» WHAT IS REQUIRED
Scan the records below for the line containing "middle = strap_run(0)" and the line containing "cad_parts[node].hide_render = cad_parts[node].hide_viewport". Copy both, plus every line between, exactly.

» PROVIDED DATA
▬▬▬▬▬▬▬▬▬▬

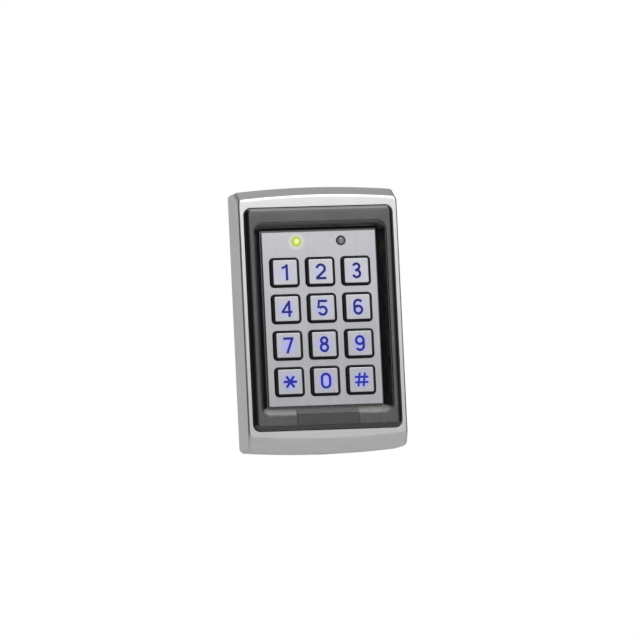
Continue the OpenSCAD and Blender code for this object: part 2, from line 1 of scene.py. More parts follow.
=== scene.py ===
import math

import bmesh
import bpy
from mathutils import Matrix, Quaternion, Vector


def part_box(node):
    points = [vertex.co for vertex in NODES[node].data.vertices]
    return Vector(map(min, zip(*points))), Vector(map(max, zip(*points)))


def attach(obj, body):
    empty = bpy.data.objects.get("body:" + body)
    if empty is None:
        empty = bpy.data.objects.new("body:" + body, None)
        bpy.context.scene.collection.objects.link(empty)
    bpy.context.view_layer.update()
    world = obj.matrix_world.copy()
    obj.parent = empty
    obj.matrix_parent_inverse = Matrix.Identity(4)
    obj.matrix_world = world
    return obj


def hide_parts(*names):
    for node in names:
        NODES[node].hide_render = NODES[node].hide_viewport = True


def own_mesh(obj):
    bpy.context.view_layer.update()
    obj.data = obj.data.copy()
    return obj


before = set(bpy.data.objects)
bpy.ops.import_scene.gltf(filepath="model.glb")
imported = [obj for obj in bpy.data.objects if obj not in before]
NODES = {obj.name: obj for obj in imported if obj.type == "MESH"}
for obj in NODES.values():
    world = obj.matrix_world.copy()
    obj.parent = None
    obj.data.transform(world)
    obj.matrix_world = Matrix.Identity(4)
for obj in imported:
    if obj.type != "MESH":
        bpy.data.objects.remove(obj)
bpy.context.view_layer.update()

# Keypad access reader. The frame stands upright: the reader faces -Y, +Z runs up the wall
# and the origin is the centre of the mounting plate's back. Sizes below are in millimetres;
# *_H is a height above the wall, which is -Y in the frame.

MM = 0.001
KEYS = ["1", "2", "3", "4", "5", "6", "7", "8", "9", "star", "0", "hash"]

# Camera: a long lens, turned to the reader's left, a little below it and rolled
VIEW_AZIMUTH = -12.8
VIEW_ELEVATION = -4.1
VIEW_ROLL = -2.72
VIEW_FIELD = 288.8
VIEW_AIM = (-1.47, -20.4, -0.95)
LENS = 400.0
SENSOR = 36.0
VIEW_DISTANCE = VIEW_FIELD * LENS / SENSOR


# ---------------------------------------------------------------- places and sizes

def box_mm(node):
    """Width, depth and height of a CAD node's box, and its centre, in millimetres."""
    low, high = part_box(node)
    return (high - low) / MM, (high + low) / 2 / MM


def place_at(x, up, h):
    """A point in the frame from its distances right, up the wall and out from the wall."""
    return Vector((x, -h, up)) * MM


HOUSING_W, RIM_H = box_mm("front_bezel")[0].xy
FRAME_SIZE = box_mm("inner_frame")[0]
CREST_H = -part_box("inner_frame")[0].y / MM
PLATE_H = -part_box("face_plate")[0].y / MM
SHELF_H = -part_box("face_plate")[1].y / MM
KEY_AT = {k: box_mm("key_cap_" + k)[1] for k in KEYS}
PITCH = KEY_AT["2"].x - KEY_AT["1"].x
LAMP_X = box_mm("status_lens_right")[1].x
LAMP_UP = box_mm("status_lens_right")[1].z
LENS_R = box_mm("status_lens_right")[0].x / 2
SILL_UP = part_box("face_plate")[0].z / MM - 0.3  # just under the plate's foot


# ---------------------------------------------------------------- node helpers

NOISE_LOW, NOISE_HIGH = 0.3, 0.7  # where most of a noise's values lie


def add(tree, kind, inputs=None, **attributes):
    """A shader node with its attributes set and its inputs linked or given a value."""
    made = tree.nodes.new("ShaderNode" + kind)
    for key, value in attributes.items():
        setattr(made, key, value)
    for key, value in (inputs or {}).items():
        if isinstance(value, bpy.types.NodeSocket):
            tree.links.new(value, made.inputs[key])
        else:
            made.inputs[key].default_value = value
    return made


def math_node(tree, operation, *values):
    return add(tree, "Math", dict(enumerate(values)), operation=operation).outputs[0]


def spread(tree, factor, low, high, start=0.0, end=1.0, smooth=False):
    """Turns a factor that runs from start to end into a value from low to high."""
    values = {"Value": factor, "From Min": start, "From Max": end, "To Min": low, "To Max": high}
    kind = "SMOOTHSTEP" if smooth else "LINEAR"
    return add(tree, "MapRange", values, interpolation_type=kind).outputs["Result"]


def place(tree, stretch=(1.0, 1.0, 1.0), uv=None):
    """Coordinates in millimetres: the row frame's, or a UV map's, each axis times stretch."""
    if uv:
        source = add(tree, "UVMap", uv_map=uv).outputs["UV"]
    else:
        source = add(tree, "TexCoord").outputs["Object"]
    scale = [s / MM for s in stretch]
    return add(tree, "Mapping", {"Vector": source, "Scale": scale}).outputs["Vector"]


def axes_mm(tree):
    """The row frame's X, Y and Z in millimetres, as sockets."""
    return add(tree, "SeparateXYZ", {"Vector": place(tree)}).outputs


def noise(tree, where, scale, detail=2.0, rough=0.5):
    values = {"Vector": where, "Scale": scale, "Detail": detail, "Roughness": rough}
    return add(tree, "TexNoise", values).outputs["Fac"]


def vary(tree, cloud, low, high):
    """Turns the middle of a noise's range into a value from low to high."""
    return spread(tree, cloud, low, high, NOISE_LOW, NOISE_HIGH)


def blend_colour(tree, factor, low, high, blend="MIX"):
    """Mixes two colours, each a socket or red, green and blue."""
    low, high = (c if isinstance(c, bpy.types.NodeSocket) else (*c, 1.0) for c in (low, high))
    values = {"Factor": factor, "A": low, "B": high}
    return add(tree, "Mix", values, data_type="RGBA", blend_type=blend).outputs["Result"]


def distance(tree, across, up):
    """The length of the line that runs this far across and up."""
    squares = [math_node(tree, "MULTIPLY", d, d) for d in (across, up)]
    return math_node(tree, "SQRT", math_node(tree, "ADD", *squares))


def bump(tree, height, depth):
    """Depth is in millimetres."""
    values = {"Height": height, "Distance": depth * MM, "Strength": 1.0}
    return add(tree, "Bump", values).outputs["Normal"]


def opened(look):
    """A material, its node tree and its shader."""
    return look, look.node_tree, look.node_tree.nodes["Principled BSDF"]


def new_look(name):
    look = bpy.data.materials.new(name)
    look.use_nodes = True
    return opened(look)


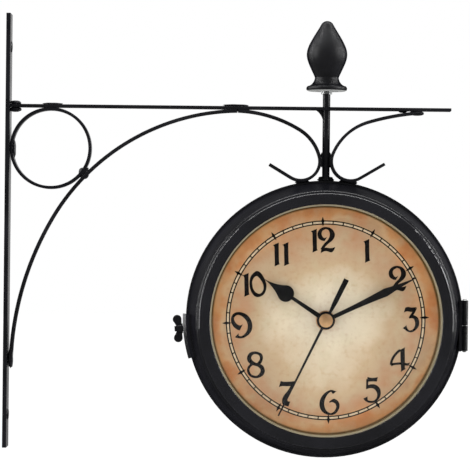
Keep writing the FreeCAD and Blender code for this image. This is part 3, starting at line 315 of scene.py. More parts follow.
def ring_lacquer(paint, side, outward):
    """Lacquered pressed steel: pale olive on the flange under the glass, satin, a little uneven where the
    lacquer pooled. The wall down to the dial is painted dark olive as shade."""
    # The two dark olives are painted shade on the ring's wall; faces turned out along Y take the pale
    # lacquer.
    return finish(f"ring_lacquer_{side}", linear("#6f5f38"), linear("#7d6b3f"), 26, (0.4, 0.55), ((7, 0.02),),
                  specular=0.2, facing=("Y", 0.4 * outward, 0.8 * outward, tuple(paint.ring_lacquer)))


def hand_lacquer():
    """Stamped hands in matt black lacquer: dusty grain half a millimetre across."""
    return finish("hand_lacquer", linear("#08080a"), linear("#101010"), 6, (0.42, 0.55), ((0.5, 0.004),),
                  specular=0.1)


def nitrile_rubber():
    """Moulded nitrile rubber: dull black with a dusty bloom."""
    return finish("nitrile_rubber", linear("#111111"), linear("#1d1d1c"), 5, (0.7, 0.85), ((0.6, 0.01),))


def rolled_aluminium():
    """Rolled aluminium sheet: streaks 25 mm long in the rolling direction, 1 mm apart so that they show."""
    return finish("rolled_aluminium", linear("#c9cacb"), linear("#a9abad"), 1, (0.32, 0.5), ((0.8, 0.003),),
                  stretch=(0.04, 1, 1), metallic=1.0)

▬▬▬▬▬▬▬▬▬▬

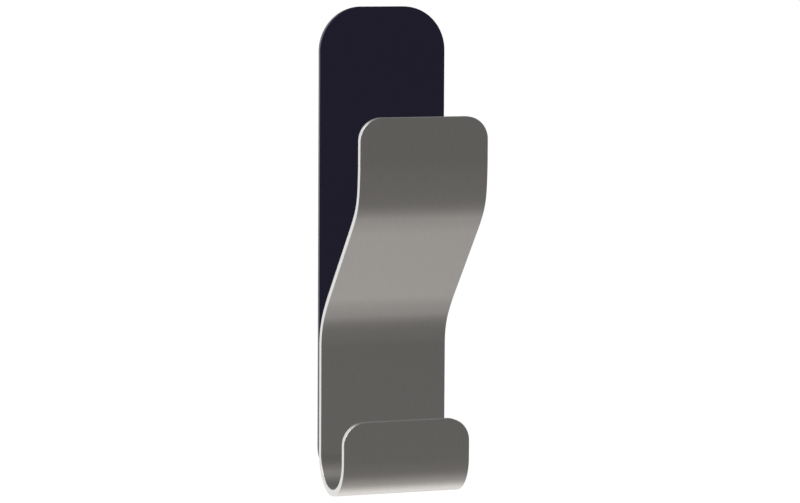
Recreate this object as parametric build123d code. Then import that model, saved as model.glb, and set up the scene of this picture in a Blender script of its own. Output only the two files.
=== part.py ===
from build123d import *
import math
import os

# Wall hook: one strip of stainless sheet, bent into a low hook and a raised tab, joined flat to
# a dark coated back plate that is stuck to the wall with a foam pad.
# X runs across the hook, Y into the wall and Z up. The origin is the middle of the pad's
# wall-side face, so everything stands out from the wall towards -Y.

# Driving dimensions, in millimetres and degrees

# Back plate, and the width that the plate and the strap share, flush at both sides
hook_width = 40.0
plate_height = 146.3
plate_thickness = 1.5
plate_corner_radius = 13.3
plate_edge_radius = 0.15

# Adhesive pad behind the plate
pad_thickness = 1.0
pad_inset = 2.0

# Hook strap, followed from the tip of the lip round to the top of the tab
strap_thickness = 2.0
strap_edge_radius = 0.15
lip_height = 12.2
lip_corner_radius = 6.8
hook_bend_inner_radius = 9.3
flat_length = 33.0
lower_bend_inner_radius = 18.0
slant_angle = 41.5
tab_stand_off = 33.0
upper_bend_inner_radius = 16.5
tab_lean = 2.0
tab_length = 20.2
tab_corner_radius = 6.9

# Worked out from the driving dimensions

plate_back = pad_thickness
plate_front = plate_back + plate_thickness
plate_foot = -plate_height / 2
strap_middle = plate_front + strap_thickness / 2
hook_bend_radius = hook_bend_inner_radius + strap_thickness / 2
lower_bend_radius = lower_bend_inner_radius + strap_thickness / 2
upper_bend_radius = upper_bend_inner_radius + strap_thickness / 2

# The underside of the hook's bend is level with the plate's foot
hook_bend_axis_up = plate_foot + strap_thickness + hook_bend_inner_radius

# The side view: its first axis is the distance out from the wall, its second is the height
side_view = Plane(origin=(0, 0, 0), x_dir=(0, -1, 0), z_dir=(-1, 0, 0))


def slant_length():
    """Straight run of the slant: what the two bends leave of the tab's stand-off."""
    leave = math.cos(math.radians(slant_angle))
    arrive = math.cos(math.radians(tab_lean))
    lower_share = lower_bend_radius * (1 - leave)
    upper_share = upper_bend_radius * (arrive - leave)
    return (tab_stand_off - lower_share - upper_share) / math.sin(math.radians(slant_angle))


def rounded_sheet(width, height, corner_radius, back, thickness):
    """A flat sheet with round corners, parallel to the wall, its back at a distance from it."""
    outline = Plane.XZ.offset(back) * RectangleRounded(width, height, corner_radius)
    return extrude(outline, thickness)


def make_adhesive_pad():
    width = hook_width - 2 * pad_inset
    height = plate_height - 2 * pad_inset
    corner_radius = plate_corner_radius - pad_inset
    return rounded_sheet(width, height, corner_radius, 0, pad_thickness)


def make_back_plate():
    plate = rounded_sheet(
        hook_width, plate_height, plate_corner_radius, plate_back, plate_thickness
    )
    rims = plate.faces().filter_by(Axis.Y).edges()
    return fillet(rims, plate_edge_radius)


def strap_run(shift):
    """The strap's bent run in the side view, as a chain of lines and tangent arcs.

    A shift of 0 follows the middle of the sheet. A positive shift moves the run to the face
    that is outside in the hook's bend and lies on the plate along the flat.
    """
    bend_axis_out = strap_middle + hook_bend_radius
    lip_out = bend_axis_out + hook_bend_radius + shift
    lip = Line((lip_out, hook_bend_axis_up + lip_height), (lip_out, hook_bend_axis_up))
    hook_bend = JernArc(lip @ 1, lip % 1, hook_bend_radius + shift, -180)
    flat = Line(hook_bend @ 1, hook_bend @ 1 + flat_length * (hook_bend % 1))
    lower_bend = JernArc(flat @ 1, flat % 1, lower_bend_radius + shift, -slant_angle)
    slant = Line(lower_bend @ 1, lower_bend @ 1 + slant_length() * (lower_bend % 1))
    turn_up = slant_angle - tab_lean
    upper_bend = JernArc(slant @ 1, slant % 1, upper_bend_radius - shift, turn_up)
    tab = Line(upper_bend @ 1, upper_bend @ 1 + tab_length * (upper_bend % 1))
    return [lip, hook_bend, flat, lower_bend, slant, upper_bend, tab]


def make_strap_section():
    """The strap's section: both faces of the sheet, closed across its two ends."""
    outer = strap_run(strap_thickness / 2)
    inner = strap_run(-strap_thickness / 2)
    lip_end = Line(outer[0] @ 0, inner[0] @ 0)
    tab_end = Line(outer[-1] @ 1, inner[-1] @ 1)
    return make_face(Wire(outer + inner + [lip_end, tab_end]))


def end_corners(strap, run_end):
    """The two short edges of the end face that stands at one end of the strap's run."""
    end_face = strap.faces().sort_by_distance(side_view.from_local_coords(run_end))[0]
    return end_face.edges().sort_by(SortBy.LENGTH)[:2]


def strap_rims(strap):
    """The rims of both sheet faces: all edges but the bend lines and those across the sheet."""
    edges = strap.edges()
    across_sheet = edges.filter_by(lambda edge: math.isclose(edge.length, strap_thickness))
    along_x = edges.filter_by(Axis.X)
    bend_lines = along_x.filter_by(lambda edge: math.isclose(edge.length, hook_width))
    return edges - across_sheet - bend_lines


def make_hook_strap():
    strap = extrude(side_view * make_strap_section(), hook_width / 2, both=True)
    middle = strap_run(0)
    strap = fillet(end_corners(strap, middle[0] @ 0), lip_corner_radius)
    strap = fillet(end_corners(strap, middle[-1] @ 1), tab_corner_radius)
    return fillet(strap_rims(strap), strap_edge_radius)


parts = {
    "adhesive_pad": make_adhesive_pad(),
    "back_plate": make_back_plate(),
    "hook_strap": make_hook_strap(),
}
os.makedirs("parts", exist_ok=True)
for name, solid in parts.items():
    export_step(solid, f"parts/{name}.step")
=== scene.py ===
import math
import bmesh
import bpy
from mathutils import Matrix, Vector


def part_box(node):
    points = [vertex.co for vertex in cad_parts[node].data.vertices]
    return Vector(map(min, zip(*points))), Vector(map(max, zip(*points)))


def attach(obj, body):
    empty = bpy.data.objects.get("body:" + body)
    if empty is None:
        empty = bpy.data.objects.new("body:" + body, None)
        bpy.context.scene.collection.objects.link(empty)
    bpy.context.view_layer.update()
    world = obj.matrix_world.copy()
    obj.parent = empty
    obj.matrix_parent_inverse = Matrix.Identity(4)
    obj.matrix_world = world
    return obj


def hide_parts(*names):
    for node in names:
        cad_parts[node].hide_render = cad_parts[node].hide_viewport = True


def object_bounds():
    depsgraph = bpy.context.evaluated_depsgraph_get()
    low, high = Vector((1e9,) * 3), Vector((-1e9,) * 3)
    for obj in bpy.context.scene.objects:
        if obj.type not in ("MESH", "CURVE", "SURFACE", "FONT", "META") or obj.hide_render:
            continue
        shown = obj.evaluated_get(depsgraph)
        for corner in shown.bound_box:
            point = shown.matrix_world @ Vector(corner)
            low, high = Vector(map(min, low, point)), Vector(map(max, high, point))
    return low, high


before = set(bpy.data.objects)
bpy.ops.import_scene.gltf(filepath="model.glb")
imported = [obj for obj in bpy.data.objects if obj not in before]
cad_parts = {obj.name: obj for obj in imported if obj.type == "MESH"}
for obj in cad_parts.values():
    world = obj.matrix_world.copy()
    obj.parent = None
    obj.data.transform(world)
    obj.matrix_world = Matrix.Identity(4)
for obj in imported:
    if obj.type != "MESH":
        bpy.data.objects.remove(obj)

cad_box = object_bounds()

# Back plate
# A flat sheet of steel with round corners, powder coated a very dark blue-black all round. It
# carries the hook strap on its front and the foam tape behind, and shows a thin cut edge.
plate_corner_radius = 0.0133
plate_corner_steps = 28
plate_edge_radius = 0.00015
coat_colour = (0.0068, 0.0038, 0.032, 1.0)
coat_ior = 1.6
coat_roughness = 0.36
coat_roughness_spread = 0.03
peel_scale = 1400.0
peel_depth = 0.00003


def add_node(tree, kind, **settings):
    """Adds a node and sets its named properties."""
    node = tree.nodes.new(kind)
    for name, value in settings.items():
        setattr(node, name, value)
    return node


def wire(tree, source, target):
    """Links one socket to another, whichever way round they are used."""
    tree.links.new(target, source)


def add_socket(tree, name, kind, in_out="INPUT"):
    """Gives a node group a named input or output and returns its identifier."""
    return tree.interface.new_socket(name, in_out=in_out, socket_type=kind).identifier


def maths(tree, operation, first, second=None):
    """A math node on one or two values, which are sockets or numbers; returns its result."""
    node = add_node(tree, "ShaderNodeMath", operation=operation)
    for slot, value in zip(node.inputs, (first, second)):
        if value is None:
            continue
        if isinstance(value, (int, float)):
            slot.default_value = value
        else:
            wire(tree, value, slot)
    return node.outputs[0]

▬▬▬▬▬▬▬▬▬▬

» FINAL ANSWER
    middle = strap_run(0)
    strap = fillet(end_corners(strap, middle[0] @ 0), lip_corner_radius)
    strap = fillet(end_corners(strap, middle[-1] @ 1), tab_corner_radius)
    return fillet(strap_rims(strap), strap_edge_radius)


parts = {
    "adhesive_pad": make_adhesive_pad(),
    "back_plate": make_back_plate(),
    "hook_strap": make_hook_strap(),
}
os.makedirs("parts", exist_ok=True)
for name, solid in parts.items():
    export_step(solid, f"parts/{name}.step")
=== scene.py ===
import math
import bmesh
import bpy
from mathutils import Matrix, Vector


def part_box(node):
    points = [vertex.co for vertex in cad_parts[node].data.vertices]
    return Vector(map(min, zip(*points))), Vector(map(max, zip(*points)))


def attach(obj, body):
    empty = bpy.data.objects.get("body:" + body)
    if empty is None:
        empty = bpy.data.objects.new("body:" + body, None)
        bpy.context.scene.collection.objects.link(empty)
    bpy.context.view_layer.update()
    world = obj.matrix_world.copy()
    obj.parent = empty
    obj.matrix_parent_inverse = Matrix.Identity(4)
    obj.matrix_world = world
    return obj


def hide_parts(*names):
    for node in names:
        cad_parts[node].hide_render = cad_parts[node].hide_viewport = True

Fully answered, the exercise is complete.